The seventh debate in the race to find a November challenger to President Donald Trump will be the last face-to-face encounter among the candidates before Iowa’s caucuses on Feb. 3, giving the contenders a final high-profile chance to make their case to voters.
It comes as opinion polls in recent days show an extremely tight race among four candidates – former U.S. Vice President Joe Biden, U.S. Senators Bernie Sanders and Elizabeth Warren, and former Mayor Pete Buttigieg of South Bend, Indiana.
Joining the four in the debate are U.S. Senator Amy Klobuchar and billionaire activist Tom Steyer.
With surveys showing a virtual tie in Iowa and a largely undecided electorate, all candidates will face mounting pressure to make an impression, raising expectations for a contentious evening.
“I envision a much more aggressive debate than we have seen in the past, primarily because the stakes have gotten higher as the calendar has gotten shorter,” said Democratic strategist Chris Kofinis, who worked on John Edwards’ past White House campaign.
It is the first debate since a U.S. air strike killed an Iranian military commander, elevating foreign policy concerns and sparking clashes among Democrats, particularly Biden and Sanders, over the role of U.S. military interventions. That dispute is almost certain to rise again.
Sanders, a longtime antiwar advocate who voted in 2002 against authorizing the Iraq invasion, has repeatedly criticized Biden for his vote as a U.S. senator to authorize the war. Biden, a former chairman of the Senate Foreign Relations Committee, has touted his security credentials.
The campaigns of Sanders and Warren, progressive allies and friends who have refrained from attacking each other, clashed over the weekend over a report that some Sanders campaign volunteers were instructed to describe Warren as a candidate of the elite when talking to voters.
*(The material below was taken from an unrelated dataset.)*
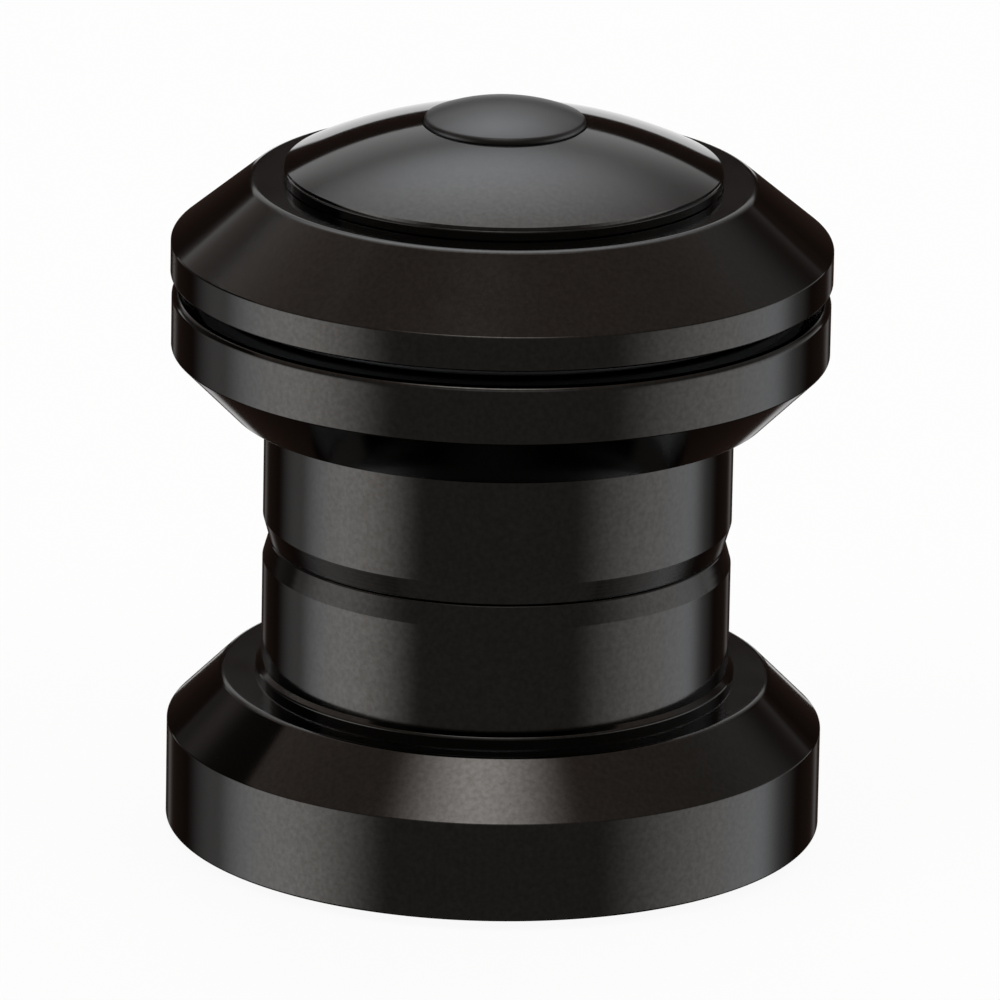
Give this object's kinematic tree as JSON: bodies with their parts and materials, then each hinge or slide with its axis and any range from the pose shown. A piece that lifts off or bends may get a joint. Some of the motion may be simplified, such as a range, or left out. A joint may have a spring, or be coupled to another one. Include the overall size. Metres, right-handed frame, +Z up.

In a further sign of growing tensions between the two, Warren pushed back on Monday against Sanders’ denial of a CNN report that he told her in a 2018 meeting he did not believe a woman could beat Trump in the 2020 election.
The Iowa debate also comes just days before the expected start of a Senate trial to determine if Trump should be removed from office, on charges of abuse of power and obstruction of Congress stemming from his request that Ukraine investigate Biden.
Three of the Democrats in the debate who serve in the Senate – Sanders, Warren and Klobuchar – will sit as jurors in the impeachment trial, giving them an elevated role in the process.
ALL-WHITE DEBATE STAGE
The debate stage will be the least crowded since the debates began in June, with the Democratic National Committee’s toughened polling and fundraising requirements to qualify eliminating other candidates.
Entrepreneur Andrew Yang, an Asian American who participated in last month’s seven-candidate debate, did not make the cut this time, leaving an all-white field of debaters in a party that prides itself on its diversity.
The withdrawal from the race on Monday of U.S. Senator Cory Booker, an African American, leaves only one black candidate, former Massachusetts Governor Deval Patrick, in what had once been the most diverse field of presidential contenders in U.S. history.
The uncrowded stage should help some candidates connect with more voters, giving them a bigger spotlight and more time to explain their views.
Warren, Buttigieg and Klobuchar all need a win or a top-tier showing in Iowa to propel them into the next contests in New Hampshire, Nevada and South Carolina.
Some of the biggest strongholds for Biden and Sanders are in later early voting states – South Carolina for Biden and New Hampshire for Sanders – giving them more of a shot to recover from a poorer-than-expected showing. But a decisive win in Iowa could allow either of them to take control of the race.
“For the candidates who are putting all their chips in Iowa, this might be your last chance. It’s now or never,” said Kelly Dietrich, a Democratic strategist who runs a national training program for political candidates and staff.
The Iowa debate will be the first of four to be held in slightly more than a month as the first four states kick off the voting in February. The next debate will be Feb. 7 in New Hampshire, followed by debates on Feb. 19 in Nevada and Feb. 25 in South Carolina.